The 41 billion dirhams figure is less than planned spending for 2010.

November 8, 2010 12:03 by



The United Arab Emirates cabinet has approved a draft budget of 41 billion dirhams ($11.2 billion) for fiscal year 2011, the state news agency said on Sunday, a figure that is less than projected spending for 2010.

“The draft plan put the three year spending for the budget cycle 2011-2013 at 122 billion, while the spending for year 2011 is estimated at 41 billion,” WAM said.

“According to the cabinet decision, the draft budget for fiscal year 2011 will be the first zero-based budget based on a medium-term plan for the next three years.”

The 41 billion dirhams figure is less than planned spending for 2010. The UAE finance ministry said in August it planned to increase federal spending in the next three years, adding there would be no deficit despite the expected rise.

A senior finance ministry official, Saeed Rashid al-Yateem, Executive Director of Budget and Revenue at the UAE finance ministry, told Reuters last week the UAE would keep to its 2010 federal spending target of 43.6 billion dirhams ($11.9 billion) and would end the year with a balanced budget as planned.

The world’s third-largest oil exporter raised federal expenditure by 3.4 percent for 2010, but its largest emirates have cut their own spending, scaling back infrastructure projects, lowering subsidies and imposing austerity measures.

The global credit crunch halted an oil- and real estate-led boom in the UAE, sending the Gulf state into its first economic downturn since 1993. Debt problems in property-focused Dubai have hampered recovery in 2010.

Fiscal policy is a key tool for UAE policymakers to steer the oil-reliant economy, as the central bank’s flexibility is limited by the OPEC member’s currency peg to the dollar.

The federal budget accounts for around 15 percent of total UAE government expenditure, most of which is undertaken by the individual emirates.
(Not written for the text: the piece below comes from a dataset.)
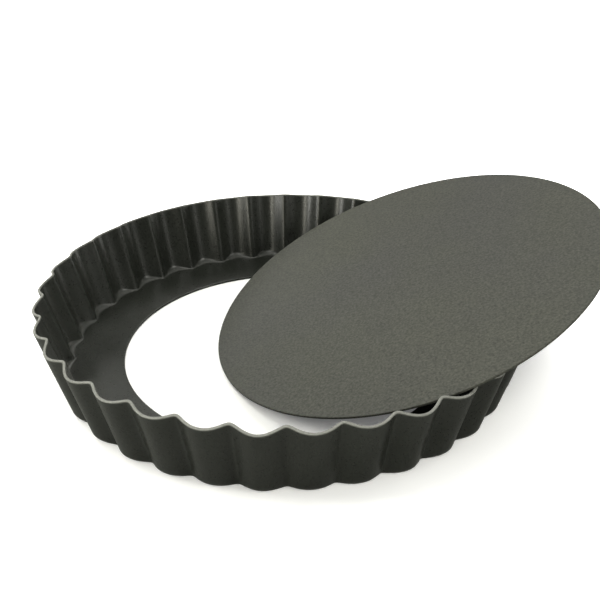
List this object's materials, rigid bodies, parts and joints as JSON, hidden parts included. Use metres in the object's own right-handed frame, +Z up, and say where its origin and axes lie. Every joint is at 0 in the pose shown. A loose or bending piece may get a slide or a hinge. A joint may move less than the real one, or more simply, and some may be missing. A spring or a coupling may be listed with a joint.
{
  "type": "tart pan",
  "caption": "Round fluted tart ring with an inward ledge and a large round opening, and a flat loose base that leans through it and lifts free.",
  "frame": {"origin": "the ring's axis where it meets the table under the foot", "axes": "+Z up along the ring's axis; +X through a flute crest, on the side that the loose base rises towards"},
  "size_m": [0.1354, 0.1196, 0.0363],
  "materials": {
    "ring_coating": "satin dark grey-green release coating on pressed steel",
    "base_coating": "fine-grained satin warm grey release coating on flat steel"
  },
  "bodies": {
    "ring": {"fluted_ring": "ring_coating"},
    "base": {"loose_base": "base_coating"}
  },
  "joints": [
    {"name": "base_lift", "type": "slide", "parent": "ring", "child": "base", "axis": [0, 0, 1], "range_m": [0, 0.03]}
  ]
}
It is financed with contributions from the seven emirates and income from fees and investments, but does not include oil receipts.

Federal spending is equivalent to less than a quarter of expenditure for the Abu Dhabi emirate, which controls 10 percent of the world’s oil reserves, but is slightly higher than annual spending in Dubai.

“The 2011 budget focuses on social development with 46 percent of the total allocations covering public and higher education sectors, university development, health, salaries, pensions and social benefits, as well as the grants through the Sheikh Zayed Housing Programme and the Marriage Fund,” WAM said.